They also rely on my generation sucking hundreds of billions of tons of your CO2 out of the air with technologies that barely exist. So a 50 percent risk is simply not acceptable to us. We who have to live with the consequences. To have a 67 percent chance of staying below the 1.5 degree of temperature rise, the best odds given by the IPCC, the world had 420 gigatons of CO2 left to emit back on January 1, 2018.

… with some jargon we've never heard (feedback loops?) and gigatons of numbers we can't comprehend. I would laugh at a CEO who larded a speech with stats like this.

Today that figure is already down to less than 350 gigatons. How dare you pretend that this can be solved with just business as usual and some technical solutions?
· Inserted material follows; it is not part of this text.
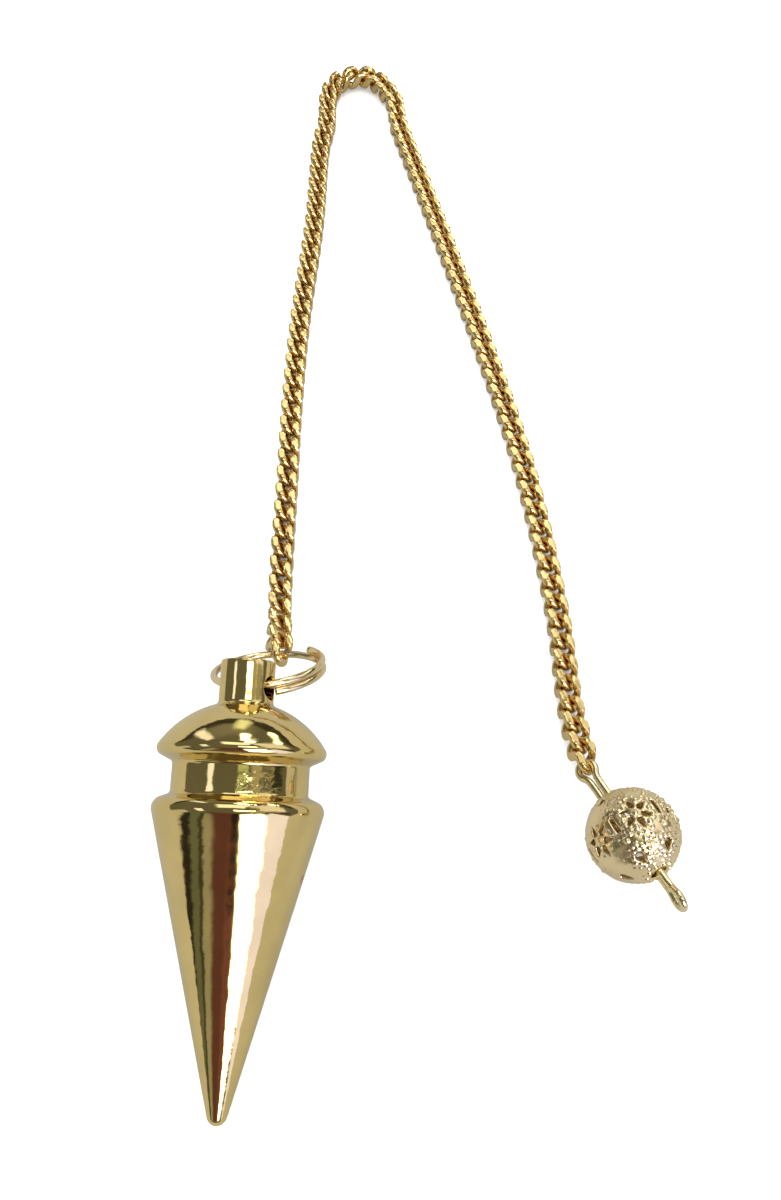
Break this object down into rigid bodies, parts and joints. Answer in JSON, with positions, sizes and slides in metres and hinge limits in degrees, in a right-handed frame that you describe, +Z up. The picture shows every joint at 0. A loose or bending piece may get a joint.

With today’s emissions levels, that remaining CO2 that entire budget will be gone is less than 8 and a half years. There will not be any solutions or plans presented in line with these figures here today because these numbers are too uncomfortable and you are still not mature enough to tell it like it is.

You are failing us, but young people are starting to understand your betrayal. The eyes of all future generations are upon you. And if you choose to fail us, I say we will never forgive you. We will not let you get away with this, right here, right now, is where we draw the line. The world is waking up, and change is coming whether you like it or not.

This is not careful writing. It is not rhythmical. It is neither pleasing to the ear nor strategically jarring. It's just sort of spewing. If this speech was submitted to me by an anonymous environmental activist, I would not publish it in Vital Speeches.

However—it was not submitted to me by an anonymous activist. It was sent to me by the whole world. It was delivered at the United Nations, by someone who has had the world's attention for a year. And it was delivered through tears, by a person whose whole being was behind it. 

So that's why I am indeed publishing it in Vital Speeches, and that's why I found myself showing it to my daughter at 11:00 at night, and surreptitiously wiping tears from behind my glasses.

Because rhetoric isn't just making arguments. Sometimes it's singing hymns to the converted—because the converted occasionally need new songs to sing.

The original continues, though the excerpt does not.